— YOUR TASK —
Copy out every line exactly as given.

═══

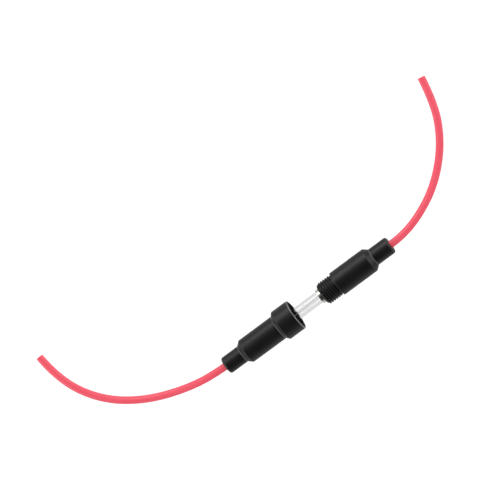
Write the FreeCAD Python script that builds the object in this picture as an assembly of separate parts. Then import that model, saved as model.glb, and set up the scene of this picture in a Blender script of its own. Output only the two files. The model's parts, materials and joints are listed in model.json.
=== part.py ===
import FreeCAD, Part
import math
import os
from FreeCAD import Vector

# Inline fuse holder for one 6 x 30 mm glass fuse, unscrewed, with the fuse lying between its halves.
# Lengths are millimetres and angles are degrees. The common axis of both halves runs along X.
# The spring-loaded threaded body is at +X and the screw cap at -X, and +Z is up.
# The origin is on the surface below the middle of the two moulded halves.

# Glass fuse
fuse_length = 30.0
fuse_cap_diameter = 6.0
fuse_cap_length = 6.3
fuse_cap_wall = 0.4
fuse_cap_edge_radius = 0.55
fuse_glass_fit = 0.1
fuse_glass_wall = 0.55
fuse_glass_end_gap = 0.3
fuse_glass_end_radius = 0.2
fuse_element_diameter = 0.22
fuse_element_lean = 1.9
fuse_element_end_gap = 0.15
fuse_solder_diameter = 3.4
fuse_solder_height = 1.1
fuse_solder_edge_radius = 0.9

# Bore for the fuse, the same in both halves
fuse_bore_clearance = 0.45
cavity_floor_past_barrel = 0.5

# Screw thread, right-handed
thread_pitch = 1.06
thread_depth = 0.5
thread_tip_flat = 0.24
thread_flank_angle = 30.0
thread_clearance = 0.15
thread_root_bite = 0.1

# Threaded body
thread_wall = 0.75
thread_length = 7.0
thread_relief_length = 0.55
mouth_rim_wall = 0.34
mouth_rim_radius = 0.12
mouth_chamfer_length = 0.8
barrel_step = 0.35
barrel_edge_radius = 0.2
body_barrel_length = 15.5
body_shoulder_length = 1.9
shoulder_edge_radius = 0.35

# Screw cap
collar_wall = 1.5
collar_length = 7.3
collar_taper_length = 1.1
collar_edge_radius = 0.3
collar_lip_wall = 0.75
collar_chamfer_length = 0.95
collar_thread_reach = 7.5
collar_guide_length = 0.6
cap_barrel_length = 15.6
cap_shoulder_length = 1.7

# Necks, the same on both halves
neck_wall = 1.9
neck_length = 8.1
neck_end_radius = 0.8
neck_mouth_chamfer = 0.25
neck_bore_clearance = 0.15

# Leads
insulation_diameter = 3.0
insulation_wall = 0.62
conductor_fit = 0.04
bare_conductor_length = 0.8
lead_floor_gap = 0.02
lead_arc_share = 0.45

# Contacts
contact_side_clearance = 0.25
contact_head_length = 1.2
contact_dish_depth = 0.3
contact_rim_width = 0.7
contact_edge_radius = 0.2
contact_boss_length = 0.8
contact_stem_length = 4.0
contact_stem_wall = 0.5
contact_stem_bore_depth = 3.4
contact_stem_fit = 0.05
contact_seat_gap = 0.1
solder_length = 0.55
solder_shoulder = 0.35

# Contact spring
spring_wire_diameter = 0.5
spring_turns = 8.0
spring_lead_clearance = 0.6
spring_boss_clearance = 0.3
spring_seat_gap = 0.05

# How the open holder lies, and how it closes
open_gap = 12.6
fuse_depth_in_body = 5.0
contact_rest_gap = 0.3
closed_collar_gap = 0.3
closed_fuse_gap = 0.2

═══

— TASK SOLUTION —
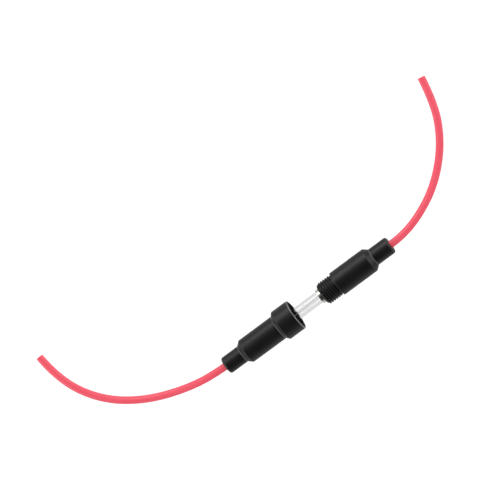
Write the FreeCAD Python script that builds the object in this picture as an assembly of separate parts. Then import that model, saved as model.glb, and set up the scene of this picture in a Blender script of its own. Output only the two files. The model's parts, materials and joints are listed in model.json.
=== part.py ===
import FreeCAD, Part
import math
import os
from FreeCAD import Vector

# Inline fuse holder for one 6 x 30 mm glass fuse, unscrewed, with the fuse lying between its halves.
# Lengths are millimetres and angles are degrees. The common axis of both halves runs along X.
# The spring-loaded threaded body is at +X and the screw cap at -X, and +Z is up.
# The origin is on the surface below the middle of the two moulded halves.

# Glass fuse
fuse_length = 30.0
fuse_cap_diameter = 6.0
fuse_cap_length = 6.3
fuse_cap_wall = 0.4
fuse_cap_edge_radius = 0.55
fuse_glass_fit = 0.1
fuse_glass_wall = 0.55
fuse_glass_end_gap = 0.3
fuse_glass_end_radius = 0.2
fuse_element_diameter = 0.22
fuse_element_lean = 1.9
fuse_element_end_gap = 0.15
fuse_solder_diameter = 3.4
fuse_solder_height = 1.1
fuse_solder_edge_radius = 0.9

# Bore for the fuse, the same in both halves
fuse_bore_clearance = 0.45
cavity_floor_past_barrel = 0.5

# Screw thread, right-handed
thread_pitch = 1.06
thread_depth = 0.5
thread_tip_flat = 0.24
thread_flank_angle = 30.0
thread_clearance = 0.15
thread_root_bite = 0.1

# Threaded body
thread_wall = 0.75
thread_length = 7.0
thread_relief_length = 0.55
mouth_rim_wall = 0.34
mouth_rim_radius = 0.12
mouth_chamfer_length = 0.8
barrel_step = 0.35
barrel_edge_radius = 0.2
body_barrel_length = 15.5
body_shoulder_length = 1.9
shoulder_edge_radius = 0.35

# Screw cap
collar_wall = 1.5
collar_length = 7.3
collar_taper_length = 1.1
collar_edge_radius = 0.3
collar_lip_wall = 0.75
collar_chamfer_length = 0.95
collar_thread_reach = 7.5
collar_guide_length = 0.6
cap_barrel_length = 15.6
cap_shoulder_length = 1.7

# Necks, the same on both halves
neck_wall = 1.9
neck_length = 8.1
neck_end_radius = 0.8
neck_mouth_chamfer = 0.25
neck_bore_clearance = 0.15

# Leads
insulation_diameter = 3.0
insulation_wall = 0.62
conductor_fit = 0.04
bare_conductor_length = 0.8
lead_floor_gap = 0.02
lead_arc_share = 0.45

# Contacts
contact_side_clearance = 0.25
contact_head_length = 1.2
contact_dish_depth = 0.3
contact_rim_width = 0.7
contact_edge_radius = 0.2
contact_boss_length = 0.8
contact_stem_length = 4.0
contact_stem_wall = 0.5
contact_stem_bore_depth = 3.4
contact_stem_fit = 0.05
contact_seat_gap = 0.1
solder_length = 0.55
solder_shoulder = 0.35

# Contact spring
spring_wire_diameter = 0.5
spring_turns = 8.0
spring_lead_clearance = 0.6
spring_boss_clearance = 0.3
spring_seat_gap = 0.05

# How the open holder lies, and how it closes
open_gap = 12.6
fuse_depth_in_body = 5.0
contact_rest_gap = 0.3
closed_collar_gap = 0.3
closed_fuse_gap = 0.2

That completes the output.